I had a medium panic attack last week. I say medium because it was nowhere as severe as the one I had a few months ago but it was not small enough for me to just shrug off.

I think what caused my anxiety is the realization that I have around 8 months to go (InshAllah) and not alot done. Ahhhh!! Just thinking about it right now is making me anxious.

Anyway, 3 things that brought upon this realization:

  1. I met alot of people over the last month (due to Eid and other events) and I was asked about my wedding preps and how far along I am. I know everyone was asking me to see if they can help in anyway (thank you so much for everyone’s offers!) but I panicked. I realized that I don’t have much done and even though I always got the response “don’t worry, you have alot of time!”, I still freaked out. I’m crazy, I know.
  2. I spend alot of time on wedding blogs and websites and I freak out when I realize that people getting married around the same time as me have so much more done than I could have imagined.
  3. I am way off the schedule I had set for myself when we first got baat pakki’d. I like schedules, lists and pre-planning. I don’t like chaos and last minute stuff. Sooo when I go off schedule, I feel unbalanced.

So here’s my game plan for the next few weeks:

  • Must pester parents for guestlist: Okay, seriously. What the heck. Not sure what is going on but m parents are just not on top of the guestlist business. Sure, it’s great to invite all your relatives back home but I need a headcount of who will actually be able to come to the wedding. I mean physically be here. We probably have around 50 or so people (this number is completely made up. I have no idea where or who some of these uncles and aunties are) who are invited but don’t live in the same country – are they really coming?!
  • Must figure out Mehendi hall: Completely my fault. Not sure what is going on with me either. This is SO unlike me. I’ve had over a year to plan… no mehendi hall?! Nouman and I really don’t want to look at more halls (we must have been to over 15 venues for our shaadi and valima) sooo any help would be appreciated! I may just pick Chandni (to Nouman and Hafsa’s horror :) ) because I can’t be bothered to venue hunt anymore
  • Photographer: What’s going on with wedding photographers in the GTA? Why is everyone SO overpriced? The fact that you picked up an SLR from future shop and have no actual training in photography means that I don’t want to spend $5,000 on you. Especially when you spend half the night getting “detail” shots and forget that there’s an important ritual happening on stage. Jus sayin.
  • Decor: Umm yeah. Must find a decorator. More importantly, I must find a decorator that doesn’t charge $3000 to put up a simple backdrop.

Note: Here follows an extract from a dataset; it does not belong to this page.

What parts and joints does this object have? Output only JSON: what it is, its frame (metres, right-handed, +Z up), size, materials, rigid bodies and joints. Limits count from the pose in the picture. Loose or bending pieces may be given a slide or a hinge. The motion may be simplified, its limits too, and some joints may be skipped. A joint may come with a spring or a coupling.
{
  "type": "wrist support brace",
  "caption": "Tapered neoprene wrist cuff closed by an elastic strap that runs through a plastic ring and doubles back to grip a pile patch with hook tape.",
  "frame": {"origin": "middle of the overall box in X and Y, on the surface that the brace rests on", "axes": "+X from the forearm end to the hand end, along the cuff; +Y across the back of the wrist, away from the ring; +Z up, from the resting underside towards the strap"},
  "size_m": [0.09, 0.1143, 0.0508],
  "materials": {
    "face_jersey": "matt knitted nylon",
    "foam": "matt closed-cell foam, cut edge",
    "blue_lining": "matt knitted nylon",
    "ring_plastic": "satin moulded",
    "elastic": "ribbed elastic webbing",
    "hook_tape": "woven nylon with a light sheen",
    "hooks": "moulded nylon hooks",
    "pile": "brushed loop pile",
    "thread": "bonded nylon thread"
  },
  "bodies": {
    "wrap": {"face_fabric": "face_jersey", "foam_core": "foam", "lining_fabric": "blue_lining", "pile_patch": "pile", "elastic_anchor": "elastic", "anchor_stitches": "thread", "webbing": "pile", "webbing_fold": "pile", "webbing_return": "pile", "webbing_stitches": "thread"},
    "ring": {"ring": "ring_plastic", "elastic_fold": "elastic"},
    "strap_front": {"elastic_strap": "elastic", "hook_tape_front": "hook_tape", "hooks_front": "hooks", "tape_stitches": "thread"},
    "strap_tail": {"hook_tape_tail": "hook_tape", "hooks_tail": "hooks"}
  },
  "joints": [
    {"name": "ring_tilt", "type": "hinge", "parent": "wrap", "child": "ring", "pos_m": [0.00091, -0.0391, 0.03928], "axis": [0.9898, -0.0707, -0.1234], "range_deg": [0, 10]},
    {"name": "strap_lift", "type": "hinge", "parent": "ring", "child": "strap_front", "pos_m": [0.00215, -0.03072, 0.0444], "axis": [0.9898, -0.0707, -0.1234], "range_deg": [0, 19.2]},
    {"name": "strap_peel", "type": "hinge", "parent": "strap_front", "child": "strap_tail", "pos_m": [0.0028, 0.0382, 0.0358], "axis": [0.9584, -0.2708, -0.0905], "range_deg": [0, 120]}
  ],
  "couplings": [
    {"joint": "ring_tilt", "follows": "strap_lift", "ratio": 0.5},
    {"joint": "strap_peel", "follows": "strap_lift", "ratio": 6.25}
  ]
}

There’s a bunch of other things I need to do… but this will do for now.

Hope you all have an awesome (long) weekend! :)

Can't wait for this day!

The Start of it All: The Perfect Venue

Or in our case, three perfect venues.

Luckily, we’re both having our mayoun’s at home so we don’t need to look for a 4th (or 5th) venue.

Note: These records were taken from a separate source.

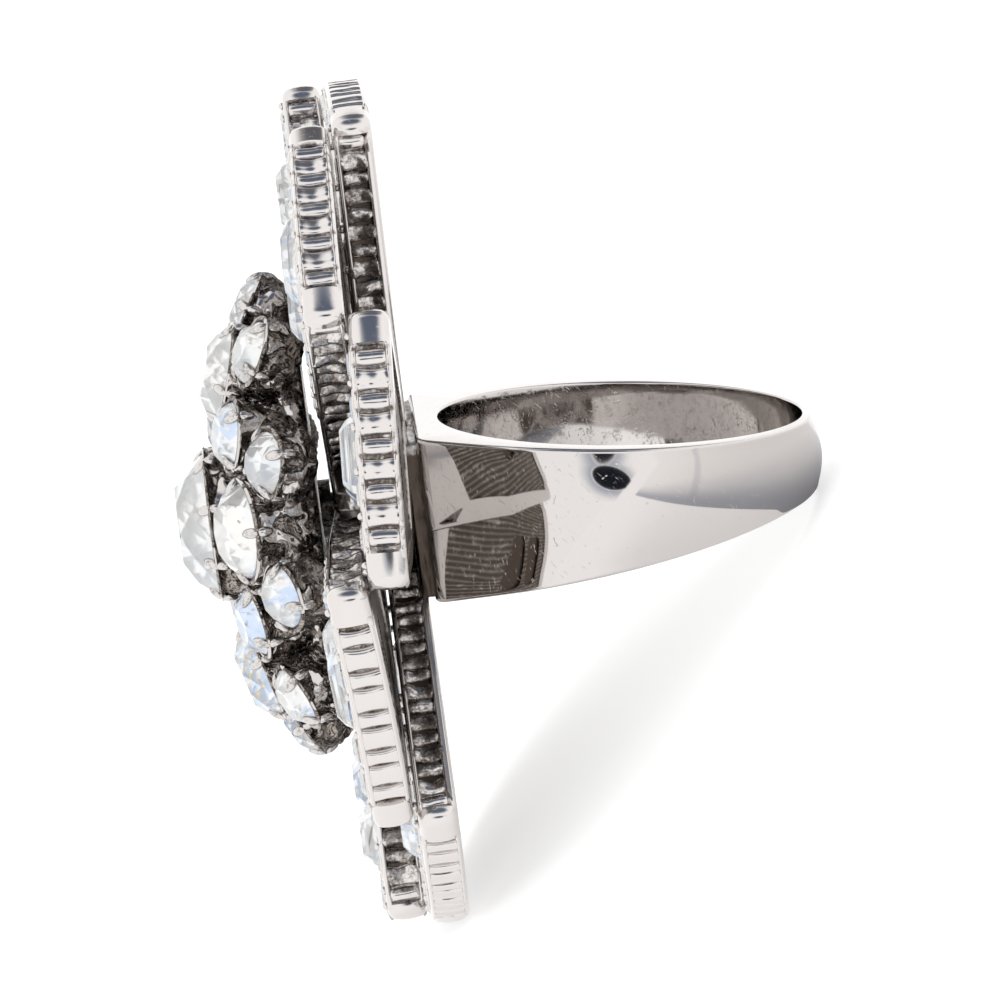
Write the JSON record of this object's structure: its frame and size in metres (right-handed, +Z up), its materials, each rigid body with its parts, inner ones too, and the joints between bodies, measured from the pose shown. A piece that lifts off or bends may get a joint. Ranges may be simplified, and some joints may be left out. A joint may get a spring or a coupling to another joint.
{
  "type": "statement ring",
  "caption": "Statement ring with a tapered band, two stacked layers of ribbed petals set with step-cut crystals, and a raised dome of round crystals in open cups.",
  "frame": {"origin": "centre of the part's box, at its lowest point, where it rests on the surface", "axes": "+Z up; +Y along the widest row of petals, across the finger; the head leans over towards -X, and the band lies towards +X"},
  "size_m": [0.0318, 0.0408, 0.0315],
  "materials": {
    "polished_silver": "polished silver with light scratches, tarnished dark in its grooves",
    "dark_silver": "silver with a dark bark texture, worn bright on its ridges",
    "crystal": "clear cut crystal"
  },
  "bodies": {
    "root": {"ring_frame": "polished_silver", "front_rosette": "polished_silver", "centre_post": "dark_silver", "cluster_basket": "dark_silver", "centre_stone": "crystal", "inner_stone_1": "crystal", "inner_stone_2": "crystal", "inner_stone_3": "crystal", "inner_stone_4": "crystal", "inner_stone_5": "crystal", "inner_stone_6": "crystal", "inner_stone_7": "crystal", "inner_stone_8": "crystal", "inner_stone_9": "crystal", "inner_stone_10": "crystal", "outer_stone_1": "crystal", "outer_stone_2": "crystal", "outer_stone_3": "crystal", "outer_stone_4": "crystal", "outer_stone_5": "crystal", "outer_stone_6": "crystal", "outer_stone_7": "crystal", "outer_stone_8": "crystal", "outer_stone_9": "crystal", "outer_stone_10": "crystal", "petal_stone_1": "crystal", "petal_stone_2": "crystal", "petal_stone_3": "crystal", "petal_stone_4": "crystal", "petal_stone_5": "crystal", "petal_stone_6": "crystal", "petal_stone_7": "crystal", "petal_stone_8": "crystal", "petal_stone_9": "crystal", "petal_stone_10": "crystal", "back_accent_stones": "crystal", "front_accent_stones": "crystal"}
  },
  "joints": []
}
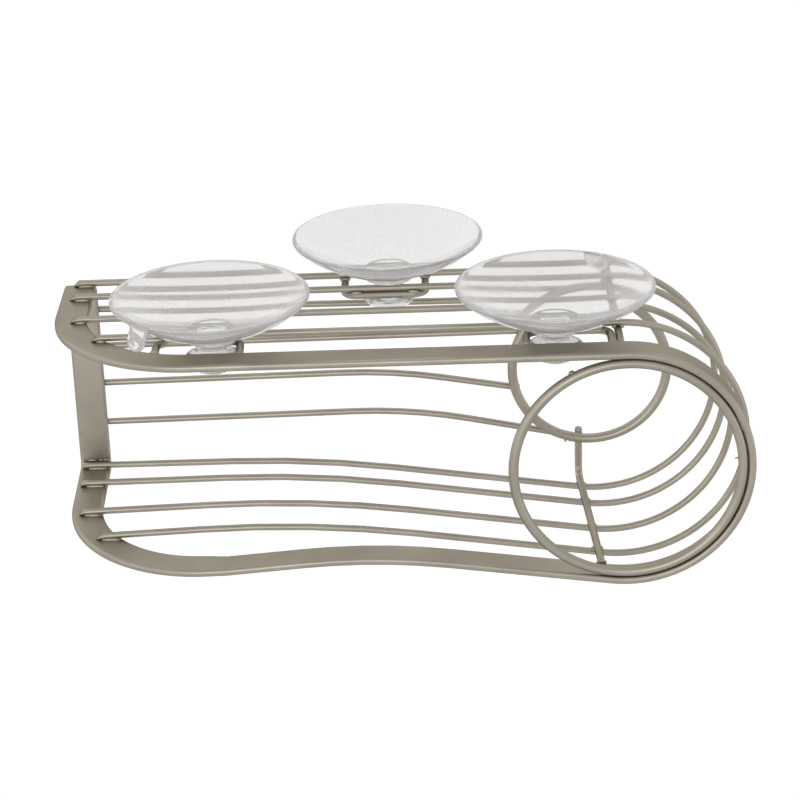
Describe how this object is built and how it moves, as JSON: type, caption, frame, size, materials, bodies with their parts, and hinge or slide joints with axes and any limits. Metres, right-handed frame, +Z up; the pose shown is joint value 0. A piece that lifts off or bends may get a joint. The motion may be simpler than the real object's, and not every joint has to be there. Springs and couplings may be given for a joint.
{
  "type": "shower caddy",
  "caption": "Wall-hung wire shower basket with a flat-bar rim, a ring for a razor or bottle, wavy front wires and clear suction cups that slide in slots behind it.",
  "frame": {"origin": "on the wall plane, where the cups' rims touch, midway between the two upper cup brackets, level with the underside of the floor strip", "axes": "+Z up, +Y into the wall, +X to the ring end (to the right for someone facing the wall)"},
  "size_m": [0.2229, 0.0986, 0.1116],
  "materials": {
    "satin_nickel": "satin nickel plate, warm grey",
    "clear_vinyl": "clear soft vinyl, faintly milky"
  },
  "bodies": {
    "basket": {"frame_band": "satin_nickel", "basket_wire_1": "satin_nickel", "basket_wire_2": "satin_nickel", "basket_wire_3": "satin_nickel", "basket_wire_4": "satin_nickel", "floor_wire_1": "satin_nickel", "floor_wire_2": "satin_nickel", "floor_wire_3": "satin_nickel", "floor_wire_4": "satin_nickel", "upper_ring": "satin_nickel", "floor_ring": "satin_nickel", "front_strut": "satin_nickel", "back_strut": "satin_nickel", "cup_bracket_left": "satin_nickel", "cup_bracket_right": "satin_nickel", "cup_bracket_lower": "satin_nickel"},
    "left_cup": {"suction_cup_left": "clear_vinyl"},
    "right_cup": {"suction_cup_right": "clear_vinyl"},
    "lower_cup": {"suction_cup_lower": "clear_vinyl"}
  },
  "joints": [
    {"name": "left_cup_slide", "type": "slide", "parent": "basket", "child": "left_cup", "axis": [1, 0, 0], "range_m": [-0.0118, 0.0022]},
    {"name": "right_cup_slide", "type": "slide", "parent": "basket", "child": "right_cup", "axis": [1, 0, 0], "range_m": [-0.0028, 0.0112]},
    {"name": "lower_cup_slide", "type": "slide", "parent": "basket", "child": "lower_cup", "axis": [1, 0, 0], "range_m": [-0.0083, 0.0057]}
  ]
}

Finding the right venue seems to be the hardest decision for me. I know what I want my decor, outfits, cake etc to look like, but the venue is something I’m struggling with. Anything that I really love and want, is way over our budget. In my head, I tried justifying the price tag that comes with some gorgeous venues (Royal Ambassador anyone?),  and I almost succeeded. But then I thought about it a little more and realized I’d rather spend money on some other things.

I made a list of things that will (hopefully) help me narrow down from my extensive list of venues:

  • Affordable: Money, money, money. Everything has a price tag.
  • The overall look of the venue: Do I want a formal banquet hall? A gorgeous view of the skyline? A little bit of outdoors? Daytime vs. Evening look?
  • MUST haves at the Venue: Example: nice carpet. A few weekends ago, I was convinced I had my wedding venue. I went in to see the place and realized it wasn’t as awesome as I remembered it and I hated the carpet. Um, black, pink and green carpet? No thanks. Although most people probably don’t even pay attention to the carpet, it is something I take note of at every wedding.
    Lighting is another major thing for me – some places have bright white lights whereas others have more of an orange-y glow. One type of lighting may work better than the other based on the kind of look you want to create.
  • Food: Very important to me (and the parents!)
  • Capacity: Our guest list is sort of in the middle – we don’t have a small wedding (less than 150 people) nor a big wedding (400+). Finding the perfect venue for our wedding is challenging because:
    1) Many venues are too small for us;
    2) While the larger venues offer “dividers” for our size, I really don’t want to have my wedding next to someone else’s. The additional soundtrack playing in the background from the wedding next door really alters the ambiance of my wedding. While there are tear-jerking speeches going on at my wedding, the next door wedding may be  having a dance off. Do I really want to hear Punjabi MC (ok, I’m not up-to-date with the Punjabi music scene but they were cool at one point, right?) during our speeches? I think not.
    Oh and dividers are simply ugly. Unless you want to shell out the $ and cover the dividers completely, I’m not a fan.
  • Parking: Soooo I found some gorgeous halls downtown Toronto. Yes, they were pricey but not crazy pricey that I’d cancel them out completely. The problem? Parking. Desi people just don’t like paying for parking – I’d probably offend a million and one people if there was paid parking at my wedding. Some venues do allow you to pre-pay for parking – but at a cost of between $500 – $1,000, I decided meh. I’d rather spend that on money on something else.

My advice: Prioritize. List everything you want in the order of most to least important.